La réforme portuaire votée le 4 juillet 2008, accompagnée d'un accord national signé de la CGT et dont l'application locale est aujourd'hui l'objet du conflit, doit aider Le Havre à rejoindre la cour des grands. Elle seule permettra de rétablir la compétitivité des ports français en Europe. Son principe est simple: laisser aux Grands ports maritimes les missions d'aménageur et de gestionnaire du territoire, et transférer aux sociétés de manutention privées, l'outillage et le personnel. Cette réforme prolonge la réforme des dockers du gouvernement Bérégovoy (1992) et s'adresse aux portiqueurs et au personnel de maintenance des portiques. Du bon sens et de l'efficacité, à l'image de ce qui se fait depuis longtemps chez nos voisins belges et néerlandais. L'accord-cadre national, signé le 30 octobre 2008 par la CGT, assure aux grutiers concernés toutes les garanties voulues, garanties que certains salariés du secteur privé pourraient leur envier. Il faut maintenant avancer et trouver localement ses modalités d'application. Il y a urgence lorsque l'on sait que chaque fois que 1 000 conteneurs supplémentaires transitent dans un port, c'est un emploi qui se crée. Et inversement…

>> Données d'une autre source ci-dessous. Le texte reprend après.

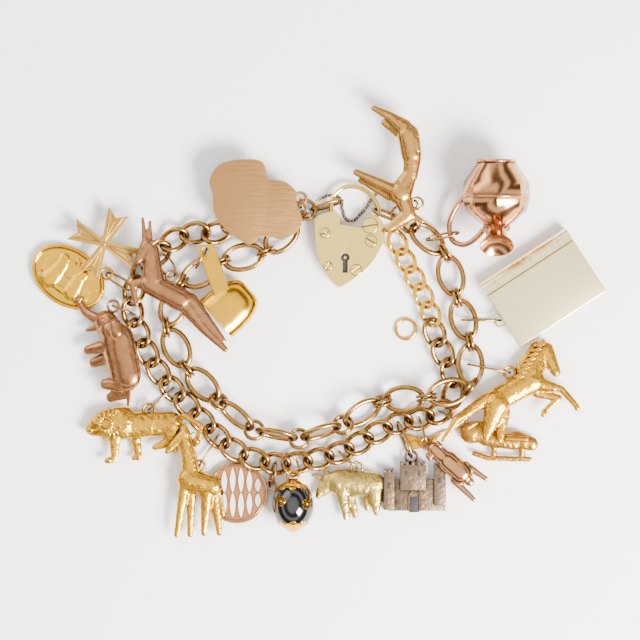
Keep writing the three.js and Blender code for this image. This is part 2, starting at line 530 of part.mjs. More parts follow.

Sur l'échiquier maritime et portuaire du nord de l'Europe, les ports de Rotterdam, Anvers, Hambourg, Zeebrugge avancent leurs pions. À grands pas. Pour l'heure, bloqué par des mouvements sociaux à répétition, Le Havre ne fait qu'assister à la partie. Mais les professionnels du secteur n'en peuvent plus de demeurer ainsi sur le banc de touche. Car demain, il sera trop tard. Rotterdam et ses 30 kilomètres de quais, auront creusé l'écart; Anvers sera le premier à tirer pleinement profit du futur Canal Seine Nord Europe; Hambourg demeurera le puissant deuxième port européen.
Le Havre qui, en 2009, a traité 2,2 millions de « boîtes », a les moyens d'en faire deux fois plus. D'ici à dix ans, ce sont 5 millions de conteneurs qui pourraient passer par Le Havre. Mais le point de passage obligé demeure la réforme portuaire. Elle doit désormais être appliquée. Immédiatement. Il en va tout simplement de l'avenir de notre économie locale et de plusieurs milliers d'emploi.